▶ Stated goal
Return every line below in which "manifold" appears.

▶ Data extract
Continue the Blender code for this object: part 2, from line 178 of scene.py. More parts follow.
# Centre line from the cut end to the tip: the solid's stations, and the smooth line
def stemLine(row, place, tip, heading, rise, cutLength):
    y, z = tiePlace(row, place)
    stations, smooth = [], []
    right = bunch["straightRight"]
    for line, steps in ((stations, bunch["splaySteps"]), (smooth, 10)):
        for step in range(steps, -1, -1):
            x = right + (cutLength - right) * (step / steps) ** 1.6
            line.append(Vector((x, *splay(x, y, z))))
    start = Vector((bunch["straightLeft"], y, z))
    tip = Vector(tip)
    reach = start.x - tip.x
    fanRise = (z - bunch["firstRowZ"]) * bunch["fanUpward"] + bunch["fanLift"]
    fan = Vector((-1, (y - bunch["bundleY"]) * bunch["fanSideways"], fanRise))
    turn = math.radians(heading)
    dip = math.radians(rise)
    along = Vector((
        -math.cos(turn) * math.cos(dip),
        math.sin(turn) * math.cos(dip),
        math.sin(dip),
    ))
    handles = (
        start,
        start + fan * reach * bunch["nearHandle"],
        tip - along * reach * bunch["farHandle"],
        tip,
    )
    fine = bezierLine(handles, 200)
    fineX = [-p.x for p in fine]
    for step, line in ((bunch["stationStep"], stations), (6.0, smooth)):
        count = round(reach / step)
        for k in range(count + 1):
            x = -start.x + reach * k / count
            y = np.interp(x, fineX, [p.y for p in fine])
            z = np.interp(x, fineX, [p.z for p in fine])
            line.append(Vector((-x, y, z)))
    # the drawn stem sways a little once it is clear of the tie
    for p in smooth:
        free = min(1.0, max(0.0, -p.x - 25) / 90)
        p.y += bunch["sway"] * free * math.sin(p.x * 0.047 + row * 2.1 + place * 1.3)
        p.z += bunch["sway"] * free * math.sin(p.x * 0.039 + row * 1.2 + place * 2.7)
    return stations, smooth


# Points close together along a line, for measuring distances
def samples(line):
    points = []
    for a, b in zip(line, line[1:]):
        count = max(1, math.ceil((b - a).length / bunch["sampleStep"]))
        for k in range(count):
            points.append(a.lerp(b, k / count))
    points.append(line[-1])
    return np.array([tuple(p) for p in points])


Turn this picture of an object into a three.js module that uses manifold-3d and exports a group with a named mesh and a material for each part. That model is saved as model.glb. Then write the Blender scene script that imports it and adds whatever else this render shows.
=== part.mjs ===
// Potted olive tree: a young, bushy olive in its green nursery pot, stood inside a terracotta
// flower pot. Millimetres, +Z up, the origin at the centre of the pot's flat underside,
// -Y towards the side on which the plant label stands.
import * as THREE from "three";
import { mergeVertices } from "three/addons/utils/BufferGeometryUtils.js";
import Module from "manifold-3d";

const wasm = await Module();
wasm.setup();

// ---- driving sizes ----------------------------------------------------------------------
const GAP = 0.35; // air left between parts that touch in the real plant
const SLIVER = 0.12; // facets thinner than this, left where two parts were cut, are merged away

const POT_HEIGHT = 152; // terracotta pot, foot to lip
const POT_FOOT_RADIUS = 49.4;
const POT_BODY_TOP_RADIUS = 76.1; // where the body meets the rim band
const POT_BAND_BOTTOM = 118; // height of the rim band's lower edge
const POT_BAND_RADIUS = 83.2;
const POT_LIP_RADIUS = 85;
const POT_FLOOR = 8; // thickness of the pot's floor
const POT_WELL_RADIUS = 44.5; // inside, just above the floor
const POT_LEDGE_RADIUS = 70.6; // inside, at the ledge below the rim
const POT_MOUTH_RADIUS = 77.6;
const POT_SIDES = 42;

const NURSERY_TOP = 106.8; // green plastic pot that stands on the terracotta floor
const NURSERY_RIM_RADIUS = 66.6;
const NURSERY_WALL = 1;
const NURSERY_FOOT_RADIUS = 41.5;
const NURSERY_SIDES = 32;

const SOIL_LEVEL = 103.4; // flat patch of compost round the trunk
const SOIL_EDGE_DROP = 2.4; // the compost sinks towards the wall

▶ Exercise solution
Turn this picture of an object into a three.js module that uses manifold-3d and exports a group with a named mesh and a material for each part. That model is saved as model.glb. Then write the Blender scene script that imports it and adds whatever else this render shows.
import Module from "manifold-3d";